The expression simply does exactly what you specify and with the extra whitespace between the brackets (i.e. ] [) will generate the double whitespace in front of the first GT entry in the output.

And which separator you want to use, depends on what you want to do downstream.

mmokrejs commented 3 years ago

Could I prevent the leading separator instance from appearing? My aim is to get a tabular listing and then to import it into say, Excel. So, first to split by a space and then sub-split by comma or semicolon. The leading e.g. comma could be removed by '/ ,/ /' regexp replacement but is that really necessary?

dlaehnemann commented 3 years ago

Depending on what you want to do downstream, you might also consider having one line per sample and site, which would be a tidy data format -- this would circumvent the need to have several levels per line to deparse.

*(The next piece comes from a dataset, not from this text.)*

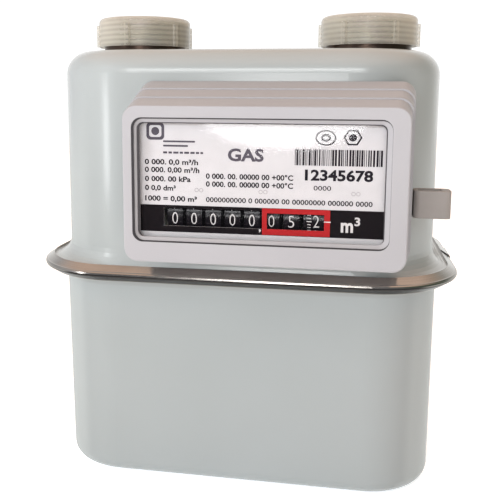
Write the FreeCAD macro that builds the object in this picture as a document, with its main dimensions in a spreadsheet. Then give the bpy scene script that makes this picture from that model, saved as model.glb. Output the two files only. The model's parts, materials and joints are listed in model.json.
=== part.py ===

In any case, I think the examples over at the bcftools query docs might help you further.

And I think the behaviour you see is not actually a bug, but the intended behaviour. So unless I am not seeing something here or you want to indeed suggest some particular change in behaviour, I'd suggest closing this issue if you can solve your problem with the docs and the suggestions here.

mmokrejs commented 3 years ago

So why does the leading sepatrator char gets printed at all?

Also, the [filter.c:2491 filters_init1] Error: the tag "IMPACT" is not defined in the VCF header is bogus IMO.

pd3 commented 3 years ago

There seem to be two issues here. Regarding the main error, please try with the latest version of bcftools, there were fixes and improvements.

The other issue is about query formatting; admittedly this could have been done better with the leading character not printed for the first sample. Unfortunately this is too late to change now as it would break backward compatibility. It is easy to work around this by following @dlaehnemann's suggestion: bcftools query -f '%CHROM\t%POS[\t%GT]\n' yields columns separated by a single tab. If there is no other output before the square brackets, you can always stream through sed bcftools query -f '[\t%GT]\n' | sed 's,^\s\s*,,'

pd3 commented 3 years ago

This seems to be resolved, closing now. Please open a new ticket if not.